Como especie hemos tomado conciencia de nuestra inteligencia y la capacidad que ésta nos da para progresar a través de las habilidades sociales y científicas, pero en vez de hacerlo formando parte de la naturaleza lo hemos hecho, y continuamos haciéndolo, creyéndonos por encima de ella para instrumentarla a nuestro capricho. Primero aprendimos a crear herramientas (que enseguida usamos como armas, tradición que no hemos abandonado); después a amaestrar animales que nos ayudaran a cazar; amaestramos también la tierra y guardamos los animales junto a nuestras casas. La industria y el comercio vino a alterar la relación entre humanos y resto de la naturaleza creando una brecha que no ha dejado de crecer desde que el mundo paso paulatinamente de tener carácter rural a tenerlo urbano, y los conflictos entre estos dos mundos y sus intereses muestran que no terminan de entenderse.
Con el siglo XXI llega una nueva vuelta de tuerca, pasamos de una economía productiva a una financiera, donde todo es especulación. La norma sigue siendo muy sencilla, para triunfar hay que tener más recursos y menos escrúpulos que el oponente, pero recursos económicos infinitos, como el caso de Qatar gracias al gas, y ausencia de democracia puede alterar las cosas. Ejemplo: Qatar le gano la sede del mundial a Estados Unidos que la ambicionaba. Es como si Sísifo y Midas jugaran al ajedrez. Sabemos como acabaron ambos, uno empujando una piedra durante toda la eternidad por la ladera de una montaña y el otro convirtiendo en oro todo lo que tocaba. Sabiéndolo, porque lo sabemos, miramos el tablero fascinados y felices con nuestros artefactos de última generación ya ecológicos y salvando el planeta porque pagamos las bolsas del supermercado para dejar de llenar el planeta de plásticos (con el logo del supermercado haciéndole publicidad gratis, así de listos somos).
“Tecnología sobre la naturaleza”, y nos quedamos tan tranquilos, y no entendemos.
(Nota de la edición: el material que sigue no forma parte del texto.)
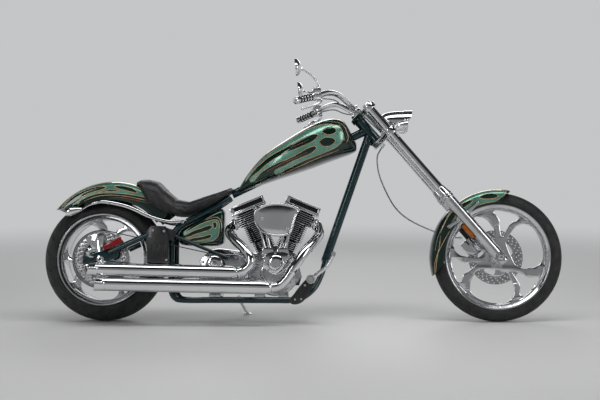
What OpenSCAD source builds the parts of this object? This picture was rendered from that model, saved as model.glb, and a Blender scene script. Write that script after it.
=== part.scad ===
// Long-fork V-twin chopper, leaning on its side stand.
// Every module is drawn with the machine upright: +X forward from the rear axle,
// +Y to the rider's left, +Z up from the ground. parked() then leans it on its stand.

/* [Chassis] */
// Distance between the wheel axles
wheelbase = 2085; // [1980:5:2200]
// Angle between the fork and the upright
rake = 41; // [39:0.5:43]
// Angle at which the machine leans on its side stand
lean = 6; // [5:0.5:8]
// Distance of the steering axis behind the fork legs
tree_offset = 75; // [65:1:85]
// Diameter of the backbone and downtube
main_tube_d = 46; // [38:1:50]
// Diameter of the two frame rails
rail_d = 32; // [26:1:34]

/* [Rear wheel] */
// Outer diameter of the rear tyre
rear_tyre_d = 648; // [630:1:656]
// Width of the rear tyre
rear_tyre_w = 250; // [220:1:252]
// Diameter over the flanges of the rear rim
rear_rim_d = 486; // [470:1:500]
// Diameter of the rear axle
rear_axle_d = 20; // [16:1:25]
// Outer diameter of the rear belt pulley
pulley_d = 296; // [270:1:300]

/* [Front wheel] */
// Outer diameter of the front tyre
front_tyre_d = 684; // [670:1:692]
// Width of the front tyre
front_tyre_w = 104; // [90:1:112]
// Diameter over the flanges of the front rim
front_rim_d = 562; // [540:1:575]
// Diameter of the front axle
front_axle_d = 20; // [16:1:25]
// Diameter of the front brake disc
front_disc_d = 292; // [260:1:300]

/* [Fork] */
// Distance between the centre lines of the fork legs
leg_spacing = 224; // [216:1:240]
// Diameter of the upper fork tubes
fork_tube_d = 44; // [38:1:49]
// Diameter of the lower sliders
slider_d = 60; // [54:1:64]
// Length of the fork legs above the axle
leg_length = 1068; // [1040:1:1090]
// Diameter of the steering stem
stem_d = 30; // [25:1:32]
// Width over the ends of the handlebar
bar_width = 830; // [780:5:880]

/* [Bodywork] */
// Width of the fuel tank
tank_w = 300; // [260:5:320]
// Width of the rear fender
rear_fender_w = 280; // [270:1:290]
// Width of the front fender
front_fender_w = 138; // [126:1:144]
// Thickness of the fender sheet
fender_sheet = 3; // [2.5:0.5:4]
// Width of the seat at its widest
seat_w = 310; // [292:2:320]

/* [Engine] */
// Angle of each cylinder from the upright
bank_angle = 22.5; // [22:0.5:26]
// Diameter of the cylinder fins
fin_d = 138; // [120:1:140]
// Diameter of the upper muffler
upper_muffler_d = 68; // [56:1:68]
// Diameter of the lower muffler
lower_muffler_d = 72; // [60:1:72]

/* [Hidden] */

$fn = 64;
// Radial clearance of a shaft in its bore
running_fit = 0.05;
// Gap between surfaces that pass close by each other
small_gap = 0.3;
// Facets round a swept tube
tube_sides = 16;
// Points on each curved stretch of a swept tube
tube_steps = 5;

rear_r = rear_tyre_d / 2;
front_r = front_tyre_d / 2;
// Radius of the rounded crown of each tyre, seen across it
rear_crown_r = 150;
front_crown_r = 56;
axle_rise = front_r - rear_r;
// Leaning drops the crowns a little, by a different amount on each wheel
rear_lift = rear_crown_r * (1 - cos(lean));
front_lift = front_crown_r * (1 - cos(lean));
pitch = atan((front_lift - rear_lift) / wheelbase);
// The origin is on the ground under the middle of the whole machine
middle_x = (wheelbase + front_r - rear_r) / 2;
middle_y = 133;

module parked()
  translate([-middle_x, -middle_y, rear_lift])
    rotate([-lean, -pitch, 0]) children();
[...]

Creemos que la tecnología y la ciencia serán capaces de salvar al planeta. Los continuos avisos que éste nos da quedan en la hemeroteca y en las conversaciones de bar: qué terribles las inundaciones de Australia o Pakistán; ola de frío, ola de calor, incendios; y ¿cuándo llega el verano? Y ¿cuándo llega el invierno?; desaparición de especies, sí, siempre las ha habido, pero ¿a este ritmo? El problema de la tecnología y la ciencia es quienes la pagan, y quienes la pagan están muy lejos de entender otra cosa que no sean consecuencias económicas tras los desastres, y lo que es peor, oportunidades de negocios. Las finanzas lo controlan todo y la inteligencia artificial ha empezado a relevar al hombre en la toma de decisiones, el problema es que los humanos que pagan para programar los algoritmos de la IA tienen en su cabeza no más de tres o cuatro objetivos a cual más absurdo: la guerra siempre, la carrera aeroespacial en busca de un nuevo hogar, se ve que ya dan por perdido éste (y encontrar fuentes mineras ahí fuera, no se olvide) y la inmortalidad, para ellos, claro. Ósea, vencer a la naturaleza de una vez por todas, como si Marte no fuera naturaleza.
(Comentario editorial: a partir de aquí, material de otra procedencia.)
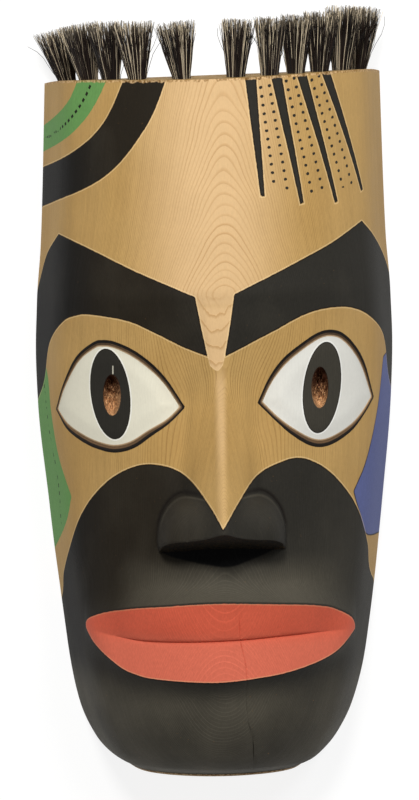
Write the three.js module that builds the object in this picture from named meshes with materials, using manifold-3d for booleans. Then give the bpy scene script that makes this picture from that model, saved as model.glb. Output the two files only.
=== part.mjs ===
// A cedar mask carved from one block, hollow behind, with eleven bristle tufts in drilled holes along its
// top end. It lies on its flat back rim with the face up.
// Millimetres. +Z comes out of the face, +Y points to the top of the head, +X to the viewer's right.
// The origin is the middle of the whole object's footprint, on the plane of the back rim.

import * as THREE from "three";
import { mergeVertices } from "three/addons/utils/BufferGeometryUtils.js";
import Module from "manifold-3d";

const wasm = await Module();
wasm.setup();

// Outline and profile of the block, from the top end down to the chin: the place along Y, half of the width
// at the back rim, and the height of the centre line above the rim.
const STATIONS = [
  { y: 186, halfWidth: 98, height: 98 },
  { y: 120, halfWidth: 100, height: 102 },
  { y: 90, halfWidth: 101.3, height: 105.5 },
  { y: 69, halfWidth: 103.1, height: 109 },
  { y: 62, halfWidth: 103.6, height: 110 },
  { y: 55, halfWidth: 103.9, height: 109 },
  { y: 30, halfWidth: 104.7, height: 105 },
  { y: 0, halfWidth: 103.8, height: 101 },
  { y: -60, halfWidth: 98.2, height: 100 },
  { y: -95, halfWidth: 94.5, height: 101.5 },
  { y: -130, halfWidth: 90.2, height: 104 },
  { y: -155, halfWidth: 86.6, height: 102.5 },
  { y: -180, halfWidth: 80.5, height: 95 },
  { y: -198, halfWidth: 72, height: 84 },
  { y: -208, halfWidth: 63.6, height: 72 },
  { y: -213.8, halfWidth: 53.5, height: 53 },
];
const TOP_Y = STATIONS[0].y;
const CHIN_Y = STATIONS[STATIONS.length - 1].y;
const CHIN_CAP = { drop: 2.4, scale: 0.86 };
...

El problema es que somos ya 8,000 millones de humanos y el aire acondicionado sólo alcanza para los que están dentro del estadio, así que a los que quedamos fuera nos venden pantallas de todos los tamaños para ver fútbol y sexo. Así de básicos somos, hasta que no lo entendamos sólo nos queda confiar en que los pueblos no contactados o en aislamiento voluntario no sean desaparecidos en nombre del desarrollo, porque ellos serán los únicos que sabrán manejarse cuando los dioses terminen de enfurecerse y nos manden al carajo.